Let's use both keywords in our example
The $EDMC data group reads,
$EDMC
MAXIT=5
SEED= -677676
TEMP= 300
THERMAL_SHOCK T_LOW=200 T_UP=8000
RAND_START
OMEGA_180
$END
7.- To carry out the the calculation of the ionization equilibria, we need to add
to additional data groups to our ionz.inp file: $FFIELD and $IBEM_SIMS
The $FFIELD is used to specify the pH at which the ionization equilibria should be
calculated, e.g. pH 7
The data group should read
$FFIELD
PH=7.0
$END
8.- The IBEM_SIMS data group is used to input the parameters used by the IBEM algorithm.
The IBEM algorithm is used to solved the Poisson-Boltzmann equation.

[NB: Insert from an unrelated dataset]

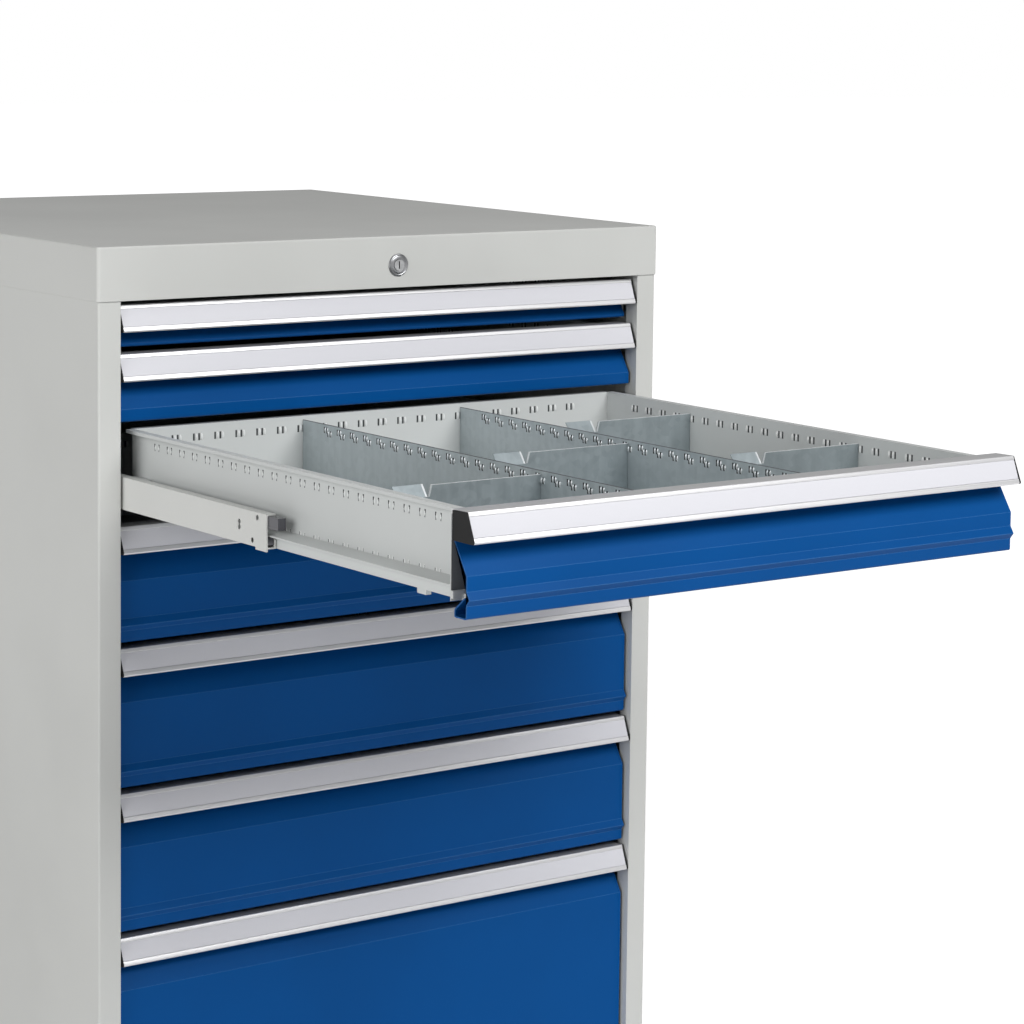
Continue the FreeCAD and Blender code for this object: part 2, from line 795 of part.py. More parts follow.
def make_tray(k):
    """Folded tray with its rim, side rails, rear ears, stop lugs and lock catch."""
    name = f"tray_{k}"
    body = new_body(name)
    floor = tray_floor[k]
    rim = -dim.rim_drop
    lip = rim - dim.rim_lip
    wall = dim.tray_sheet
    front = dim.tray_front - wall
    back = tray_back + wall
    run = [(-rim_half, lip), (-rim_half, rim), (-tray_half, rim), (-tray_half, floor + wall),
           (tray_half, floor + wall), (tray_half, rim), (rim_half, rim), (rim_half, lip)]
    sheet_prism(body, f"{name}_trough", "XZ_Plane", run, wall, front, back)
    box_prism(body, f"{name}_front", (-front_half, front_half), (front, dim.tray_front),
              (floor, rim))
    back_run = [(tray_back, floor), (tray_back, rim), (back + dim.rim_width, rim),
                (back + dim.rim_width, lip)]
    sheet_prism(body, f"{name}_back", "YZ_Plane", back_run, wall, -tray_half, tray_half)

    underside = floor + dim.rail_underside
    nose_top = underside + dim.rail_edge
    rail_top = nose_top + dim.rail_slant
    rail_inside = rail_web - wall
    slope = dim.rail_slant / (rail_nose - tray_side)
    rail_back = dim.depth - dim.rail_rear - (dim.tray_rear - dim.tray_sheet)
    shoulder = [(tray_side, rail_top), (rail_nose, nose_top), (rail_nose, underside),
                (rail_inside, underside),
                (rail_inside, rail_top - wall - slope * (dim.rail_gap - wall)),
                (tray_side, rail_top - wall)]
    web = [(rail_web, underside), (rail_web, floor), (tray_side, floor),
           (tray_side, floor + wall), (rail_inside, floor + wall), (rail_inside, underside)]
    sides = [prism(body, f"{name}_shoulder", "XZ_Plane", shoulder, front, rail_back),
             prism(body, f"{name}_web", "XZ_Plane", web, front, rail_back)]
    if has_ridge(k):
        sides.append(box_prism(body, f"{name}_toe", (rail_inside, rail_web),
                               (front - dim.toe_length, front),
                               (floor, floor + dim.toe_height)))
    ear_back = rail_back + dim.ear_setback + dim.ear_length
    ear_top = floor + dim.mid_rail_height - dim.slide_sheet - dim.running_fit
    sides.append(box_prism(body, f"{name}_ear", (tray_side, mid_inner - dim.running_fit),
                           (rail_back + dim.ear_setback, ear_back),
                           (floor + dim.ear_foot, ear_top)))
    sides.append(box_prism(body, f"{name}_lug", (rail_web - dim.lug_width, rail_web),
                           (dim.lug_inset, dim.lug_inset + dim.lug_length),
                           (floor - dim.lug_drop, floor + wall)))
    mirror_features(body, f"{name}_left", sides)
    level = floor + dim.catch_level
    hook = [(back, level), (back + dim.catch_reach, level),
            (back + dim.catch_reach, level - dim.catch_drop)]
    catch_left = dim.lock_offset + dim.catch_offset
    sheet_prism(body, f"{name}_catch", "YZ_Plane", hook, wall, catch_left,
                catch_left + dim.catch_width)
    finish(body, f"drawer_{k}_tray", handle_top[k], pulled[k])


def has_ridge(k):
    """Whether a front is tall enough for the pressed ridge."""
    return front_height[k].value > (dim.slope_bottom + dim.ridge_high).value


def front_run(k):
    """Outer outline of a drawer front from the recess down to its bottom return."""
    tall = front_height[k]
    bottom = -tall
    face = dim.face_depth
    recess = dim.recess_depth
    back = face + dim.return_depth
    run = [(recess, -dim.flange_drop), (recess, -dim.recess_bottom)]
    if tall.value <= dim.slope_bottom.value:
        share = (tall - dim.recess_bottom) / (dim.slope_bottom - dim.recess_bottom)
        run.append((recess - (recess - face) * share, bottom))
    else:
        run.append((face, -dim.slope_bottom))
        if has_ridge(k):
            run.append((face, bottom + dim.ridge_high))
            run.append((face - dim.ridge_out, bottom + dim.ridge_peak))
            run.append((face, bottom + dim.ridge_low))
        run.append((face, bottom))
    run.append((back, bottom))
    run.append((back, bottom + dim.return_height))
    if has_ridge(k):
        run.append((back - dim.return_reach, bottom + dim.return_height + dim.return_rise))
    return run


def make_front(k):
    """Folded front: recess behind the handle, slope, flat face, ridge and return."""
    name = f"front_{k}"
    body = new_body(name)
    sheet_prism(body, f"{name}_sheet", "YZ_Plane", front_run(k)[::-1], dim.front_sheet,
                -front_half, front_half)
    box_prism(body, f"{name}_flange", (-rim_half, rim_half),
              (dim.recess_depth, dim.tray_front - dim.tray_sheet),
              (-dim.flange_drop - dim.front_sheet, -dim.flange_drop))
    finish(body, f"drawer_{k}_front", handle_top[k], pulled[k])


def handle_outline():
    """Section of the handle bar: roof, leaning face with its groove, lip and rear leg."""
    rear = dim.handle_lean + dim.handle_top
    lip_bottom = -dim.handle_drop - dim.handle_lip_drop
    lip_roof = lip_bottom + dim.handle_lip_wall
    leg_front = dim.recess_depth - dim.handle_leg_sheet
    return [(rear, -dim.handle_fall), (dim.handle_lean, 0),
            (face_place(dim.groove_top), -dim.groove_top),
            (face_place(dim.groove_top) + dim.groove_depth, -dim.groove_top),
            (face_place(dim.groove_bottom) + dim.groove_depth, -dim.groove_bottom),
            (face_place(dim.groove_bottom), -dim.groove_bottom),
            (0, -dim.handle_drop), (dim.handle_lip_chamfer, lip_bottom),
            (dim.handle_lip, lip_bottom), (dim.handle_lip, lip_roof),
            (face_place(-lip_roof) + dim.handle_wall, lip_roof),
            (face_place(dim.handle_roof) + dim.handle_wall, -dim.handle_roof),
            (leg_front, -dim.handle_roof - dim.handle_fall), (leg_front, -dim.handle_leg),
            (dim.recess_depth, -dim.handle_leg), (dim.recess_depth, -dim.flange_drop),
            (rear, -dim.flange_drop)]


def make_handle(k):
    body = new_body(f"handle_{k}")
    prism(body, f"handle_{k}_bar", "YZ_Plane", handle_outline(), -front_half, front_half)
    finish(body, f"drawer_{k}_handle", handle_top[k], pulled[k])


def make_label(k):
    """Plain strip in the groove of the handle."""
    body = new_body(f"label_{k}")
    top = dim.groove_top + dim.label_fit
    bottom = dim.groove_bottom - dim.label_fit
    back = dim.groove_depth
    front = back - dim.label_sheet
    points = [(face_place(top) + front, -top), (face_place(top) + back, -top),
              (face_place(bottom) + back, -bottom), (face_place(bottom) + front, -bottom)]
    half = front_half - dim.label_fit
    prism(body, f"label_{k}_strip", "YZ_Plane", points, -half, half)
    finish(body, f"drawer_{k}_label", handle_top[k], pulled[k])


def make_end_caps(k):
    """Caps that close the ends of the handle."""
    body = new_body(f"end_cap_{k}")
    inset = dim.cap_inset
    rear = dim.recess_depth - inset
    bottom = -dim.handle_drop - dim.handle_lip_drop
    points = [(rear, -dim.handle_fall - inset), (dim.handle_lean + inset, -inset),
              (-inset, -dim.handle_drop + inset), (dim.handle_lip_chamfer, bottom),
              (rear, bottom)]
    prism(body, f"end_cap_{k}_plate", "YZ_Plane", points, front_half, front_half + dim.cap_sheet)
    finish(both_sides(f"end_cap_group_{k}", [body]), f"drawer_{k}_end_caps", handle_top[k],
           pulled[k])


def cross_divider(number_, side, step):
    """Cross divider of one compartment, with a bent label flap at its left end."""
    name = f"cross_divider_{number_}"
    half = dim.divider_sheet / 2
    fit = dim.divider_fit
    long_left = -dim.long_divider_offset
    ends = {"left": (-tray_half + fit, long_left - half - fit),
            "middle": (long_left + half + fit, dim.long_divider_offset - half - fit),
            "right": (dim.long_divider_offset + half + fit, tray_half - fit)}
    left, right = ends[side]
    place = dim.tray_front + dim.grid_pitch * step
    floor = tray_floor[OPEN_DRAWER] + dim.tray_sheet
    top = -dim.cross_divider_drop
    bend = top - dim.flap_height
    body = new_body(name)
    flap_end = left + dim.flap_length
    plate = [(left, floor), (right, floor), (right, top), (flap_end + dim.flap_notch, top),
             (flap_end, bend), (left, bend)]
    prism(body, f"{name}_plate", "XZ_Plane", plate, place - half, place + half)
    flap = [(place - half, bend - dim.divider_sheet), (place + half, bend - dim.divider_sheet),
            (place + half, bend), (place + half + dim.flap_lean, top),
            (place - half + dim.flap_lean, top), (place - half, bend)]
    prism(body, f"{name}_flap", "YZ_Plane", flap, left, flap_end)
    doc.recompute()
    sketch = new_sketch(body, f"{name}_taper_outline", "XZ_Plane", place - half)
    outline(sketch, [(flap_end - dim.flap_taper, top), (flap_end, bend), (flap_end, top)])
    pocket(body, f"{name}_taper", sketch, dim.divider_sheet + dim.flap_lean)
    return body


def make_dividers():
    """Long dividers of the open drawer and the cross dividers between them."""
    half = dim.divider_sheet / 2
    floor = tray_floor[OPEN_DRAWER] + dim.tray_sheet
    ends = (dim.tray_front + dim.divider_fit, tray_back - dim.divider_fit)
    parts = []
    for name, place in (("left", -dim.long_divider_offset), ("right", dim.long_divider_offset)):
        parts.append(box(f"{name}_long_divider", (place - half, place + half), ends,
                         (floor, -dim.long_divider_drop)))
    for index, (side, step) in enumerate(CROSS_DIVIDERS, start=1):
        parts.append(cross_divider(index, side, step))
    finish(group("divider_group", parts), "drawer_dividers", handle_top[OPEN_DRAWER],
           pulled[OPEN_DRAWER])


# Lock

def make_lock_cylinder():
    """Barrel with its ring in front of the cover and its nut behind it."""
    across = (dim.lock_offset, lock_height)
    end = dim.lock_barrel_length
    ring = rod("lock_ring", "y", -dim.lock_ring_height, 0, across, dim.lock_ring)
    barrel = rod("lock_barrel", "y", 0, end, across, dim.lock_barrel)
    nut = rod("lock_nut", "y", dim.cover_sheet, dim.cover_sheet + dim.lock_nut_height, across,
              dim.lock_nut)
    bore = rod("lock_bore", "y", -dim.lock_ring_height * 2, end * 2, across, dim.lock_bore)
    finish(cut("lock_body", fuse("lock_blank", [ring, barrel, nut]), bore), "lock_cylinder")


def make_lock_plug():
    """Plug with its key slot, and the rod and crank that it turns."""
    x = dim.lock_offset
    across = (x, lock_height)
    face = -dim.lock_ring_height - dim.plug_proud
    plug_end = dim.plug_length
    rod_end = lock_bar_front - dim.rod_gap
    plug = rod("plug_core", "y", face, plug_end, across, dim.plug_radius)
    collar = rod("plug_collar", "y", plug_end, plug_end + dim.plug_collar_height, across,
                 dim.plug_collar)
    tail = rod("plug_rod", "y", plug_end, rod_end, across, dim.rod_radius)
    pin_x = x + crank_side
    pin_z = lock_height - crank_side
    arm_end = rod_end + dim.crank_sheet
    hub = rod("crank_hub", "y", rod_end, arm_end, across, dim.rod_radius)
    arm = box("crank_arm", (x, pin_x + dim.crank_pin),
              (rod_end, arm_end), (pin_z - dim.crank_pin, lock_height))
    pin = rod("crank_pin", "y", arm_end, arm_end + dim.crank_pin_length, (pin_x, pin_z),
              dim.crank_pin)
    key_slot = box("key_slot", (x - dim.key_width / 2, x + dim.key_width / 2),
                   (face - dim.key_depth, face + dim.key_depth),
                   (lock_height - dim.key_height / 2, lock_height + dim.key_height / 2))
    blank = fuse("plug_blank", [plug, collar, tail, hub, arm, pin])
    finish(cut("plug_body", blank, key_slot), "lock_plug")


def make_lock_bar():
    """Upright bar that the crank lifts: its lugs then stand before the trays' catches."""
    right = dim.lock_offset - dim.lock_bar_side
    left = right - dim.lock_bar_width
    y = (lock_bar_front, lock_bar_back)
    pin_x = dim.lock_offset + crank_side
    pin_z = lock_height - crank_side
    head_right = dim.lock_offset + dim.crank + dim.crank_pin * 2
    head = (pin_z - dim.lock_head_height / 2, pin_z + dim.lock_head_height / 2)
    strip = box("bar_strip", (left, right), y, (dim.base_height + dim.lock_bar_foot, head[0]))
    plate = box("bar_head_plate", (left, head_right), y, head)
    slot = box("bar_slot",
               (pin_x - dim.crank_pin - dim.pin_play,
                dim.lock_offset + dim.crank + dim.crank_pin + dim.pin_play),
               (lock_bar_front - dim.lock_bar_sheet, lock_bar_back + dim.lock_bar_sheet),
               (pin_z - dim.crank_pin - dim.pin_play, pin_z + dim.crank_pin + dim.pin_play))
    parts = [strip, cut("bar_head", plate, slot)]
    for k in DRAWERS:
        catch = handle_top[k] + tray_floor[k] + dim.catch_level - dim.tray_sheet
        top = catch - dim.lug_clearance - lock_lift
        parts.append(box(f"bar_lug_{k}", (right, right + dim.lug_reach), y,
                         (top - dim.lug_height, top)))
    finish(group("bar_group", parts), "lock_bar")


def check_model():
    """Stops before anything is written if an object failed or a solid isn't whole."""
    doc.recompute()
    for item in doc.Objects:
        if "Invalid" in item.State or "Error" in item.State:
            raise RuntimeError(f"{item.Name}: {item.State}")
    for node in nodes:
        if node.Shape.isNull() or not node.Shape.isValid():
            raise RuntimeError(f"{node.Label} isn't a valid shape")


def write_steps():
    os.makedirs("parts", exist_ok=True)
    for node in nodes:
        node.Shape.exportStep(f"parts/{node.Label}.step")


make_top_cover()
make_side_panels()
make_back_panel()
make_base()
make_runner_frames()
make_fixed_rollers()
for k in DRAWERS:
    make_tray(k)
    make_front(k)
    make_handle(k)
    make_label(k)
    make_end_caps(k)
    make_mid_rails(k)
    make_slide_rollers(k)
make_dividers()
make_lock_cylinder()
make_lock_plug()
make_lock_bar()
check_model()
write_steps()
print(f"{len(nodes)} nodes, height {height.value} mm, lock bar lift {lock_lift.value:.2f} mm")
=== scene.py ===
"""Looks of a sheet-steel drawer cabinet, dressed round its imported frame.

Pieces are drawn in millimetres: x across the front, y from the cover's front to the
back, z up. A drawer's own pieces count z from the top of its handle.
"""

import json
import logging
import math
from collections.abc import Callable, Sequence
from dataclasses import dataclass, field
from enum import Enum
from itertools import product

import bmesh
import bpy
from mathutils import Matrix, Vector

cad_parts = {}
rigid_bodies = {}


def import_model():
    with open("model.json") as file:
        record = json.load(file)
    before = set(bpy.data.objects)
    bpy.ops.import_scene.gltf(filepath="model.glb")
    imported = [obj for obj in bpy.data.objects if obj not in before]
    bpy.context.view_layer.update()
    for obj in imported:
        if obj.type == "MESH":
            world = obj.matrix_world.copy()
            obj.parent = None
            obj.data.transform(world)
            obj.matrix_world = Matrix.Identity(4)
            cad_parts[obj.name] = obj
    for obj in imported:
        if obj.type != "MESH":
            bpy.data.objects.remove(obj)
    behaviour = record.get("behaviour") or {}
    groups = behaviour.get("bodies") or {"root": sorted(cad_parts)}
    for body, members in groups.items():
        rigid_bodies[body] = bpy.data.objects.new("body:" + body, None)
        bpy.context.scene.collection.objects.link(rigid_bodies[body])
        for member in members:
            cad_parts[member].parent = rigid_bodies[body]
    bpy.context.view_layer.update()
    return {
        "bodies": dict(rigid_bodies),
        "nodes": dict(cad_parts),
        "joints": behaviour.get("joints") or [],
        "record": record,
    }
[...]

The following is a list of the parameters and some standart values
$IBEM_SIMS
PROBE_RADIUS=1.4 ! radius of solvent probe sphere; default = 1.4
DETAIL_OUTPUT= 0 # values are= 0, 1, 2, 3
! 0 (no output), 1 (some), 2 (more), 3 (max)
! default = 0
DOT_DENSITY_L=1.25 ! default = 1.0
EPS_SOL= 80.0 ! Dielectric constant of solvent; default = 80
EPS_MOL = 2.0 ! Dielectric constant of molecule interior; default = 2.0
RRLOCK = 5.0 ! radius of local surface element; default = 5.0
RRINTERM =8.0 ! radius of intermediate surface element; default = 8.0
NITER_MAX = 50 ! maximun number of iterations; default = 50
DELTA_SIGMA = 0.0001 ! convergence criterion; default = 0.0001
!
LINMETH = BCG ! 'BCG' or 'G-S' default = 'BCG'
! 'BCG' linear system is solved using a biconjugate
! gradient method
! 'G-S' linear system is solved by GAUSS-SEIDEL method
RRLOCK_EN = 10.0 ! radius of calculation by small surface element;
! default = 10.0
ICHARATOM = 0 ! 1 0 sigma is calculated for each charge
ICHARGROUP= 1 ! 0 1 charges as a collection of charged groups
IONECENTR=1 ! 0 1 all charges are considered as one group
$END
9.- The complete ionz.inp file now reads,
$CNTRL
runtyp = edmc
$END
$SEQ
4
09 07 09 04
15
$END
$GEOM
$END
$EDMC
MAXIT=5
SEED= -677676
TEMP= 300
THERMAL_SHOCK T_LOW=200 T_UP=8000
RAND_START
OMEGA_180
$END
$IBEM_SIMS
PROBE_RADIUS=1.4 ! radius of solvent probe sphere; default = 1.4
DETAIL_OUTPUT= 0 # values are= 0, 1, 2, 3
! 0 (no output), 1 (some), 2 (more), 3 (max)
! default = 0
DOT_DENSITY_L=1.25 ! default = 1.0
EPS_SOL= 80.0 ! Dielectric constant of solvent; default = 80
EPS_MOL = 2.0 ! Dielectric constant of molecule interior; default = 2.0
RRLOCK = 5.0 ! radius of local surface element; default = 5.0
RRINTERM =8.0 ! radius of intermediate surface element; default = 8.0
NITER_MAX = 50 ! maximun number of iterations; default = 50
DELTA_SIGMA = 0.0001 ! convergence criterion; default = 0.0001
!
LINMETH = BCG ! 'BCG' or 'G-S' default = 'BCG'
! 'BCG' linear system is solved using a biconjugate
! gradient method
! 'G-S' linear system is solved by GAUSS-SEIDEL method
RRLOCK_EN = 10.0 ! radius of calculation by small surface element;
! default = 10.0
ICHARATOM = 0 ! 1 0 sigma is calculated for each charge
ICHARGROUP= 1 ! 0 1 charges as a collection of charged groups
IONECENTR=1 ! 0 1 all charges are considered as one group
$END
6.- Save the file and run ECEPPAK.
Using four processors, we should type in the command line:
recepp.s EDMC ionz IONZ x x 4
7.- As output, the program writes three different type of files:
(a) main_out.000IONZ with a description of
the results of the conformational search procedure
and,
(b) outo.000IONZ a file containing all the conformations accepted
by the Monte Carlo procedure (for each of them, the first line
lists the different energy terms, the next line(s) contains the sequence
(in ECEPP format) followed by the list of dihedral angles that describe the
conformation.
The file main_out.000IONZ provides the energy components of all the
accepted conformations and a description of the state of ionization of the
different ionizable residues.
Analysis of the results shows that the ionization of HIS is greatly affected by the
conformation adopted by the molecule.